No more important battle exists in our time than protecting marriage. Even the life issues stem in no small part from the marriage crisis. How would civilization survive the complete political undermining of such an important pillar of human life? As the foundation goes, so goes the whole house. Which is why we need special spiritual powers for this struggle.    

I’ve been involved in this struggle from early on, and have watched the margins favoring the protection of marriage fluctuate state by state. Some pundits have said it is simply a matter of time till the tide tips in favor of a political redefinition. And no wonder. The younger generation has been subject to much propaganda in this regard in schools across the nation.  

Along the way, there have been important milestones that have slowed the supposedly inevitable march to redefine reality. Each time the issue comes before voters, nature is affirmed, thus shoring up the common sense about marriage. The Chick-fil-A episode was an unexpected bonus in this regard.  

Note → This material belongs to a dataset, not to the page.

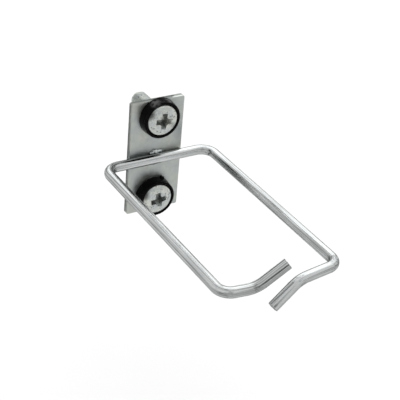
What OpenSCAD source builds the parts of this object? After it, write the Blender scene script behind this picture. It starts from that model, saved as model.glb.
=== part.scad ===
// Cable hook for a 19-inch rack upright: an open ring of bent wire, welded across the
// front of a flat steel plate that two M6 screws with plastic cup washers hold to the rail.
// Millimetres, +Z up. The origin is the middle of the plate's back face, halfway between the
// screws. The ring reaches out along -Y and the screw shanks come out of the back along +Y.

/* [Mounting plate] */
// Width of the plate
plate_w = 20.5; // [18:0.5:30]
// Height of the plate, one rack unit less its play
plate_h = 44; // [40:0.5:60]
// Thickness of the plate
plate_t = 2; // [1.5:0.1:4]
// Radius of the plate's corners
plate_corner = 0.6; // [0.2:0.1:2]
// Distance between the two screws, from the outer holes of one rack unit
screw_spacing = 31.75; // [30:0.05:38]
// How much wider than the screw the plate's holes are
hole_play = 1; // [0.4:0.1:1.4]

/* [Wire ring] */
// Diameter of the wire
wire_d = 3.6; // [3:0.1:5]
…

Is the destruction of real marriage inevitable? Absolutely not. But the slowly dwindling majorities cannot be ignored.  

I’ve always thought that every Catholic should be involved in at least one prolife apostolate, no matter how small. I now think the same about the protection of marriage.  

St. Ignatius, it has been said, advised his followers that we should act as if everything depends on us and pray as if everything depends on God. This equation demands much of us, but also allows us to sleep peacefully at night.  

We Catholics are fond of placing everything under the protection of patron saints. As protector of the Holy Family, St. Joseph seems a perfect candidate for the struggle to protect marriage.  

During turbulent times for the Church, Leo XIII wrote an encyclical on St. Joseph, Quamquam Pluries, in which he proposed that we join devotion to St. Joseph to our devotion to Mary.     

As a way to advance this practice, Leo XIII included a prayer to be added at the end of the Rosary during the month of October. He hoped that this would become an annual devotion. Almost a century and a quarter later, perhaps we should make it a daily one.  

If you reflect for a moment on the life of St. Joseph, its easy to understand why he is such a powerful advocate.      

Mary was not an “unwed mother” at the time of the Annunciation, but already the true spouse of Joseph. Jewish betrothal was a real exchange of marital consent. Thus the Incarnation awaited the marriage of Mary and Joseph. This fact has not been adequately appreciated, and some, it appears, would
even prefer not to know about it.

 

Marriage involves a mutual gift of self. For her part, Marys gift was her most exquisite and total consecration to God (which made her the perfect Mother of God.) Josephs reciprocal gift was the sacrifice of the conjugal life allowing Marys consecration to be fully realized.  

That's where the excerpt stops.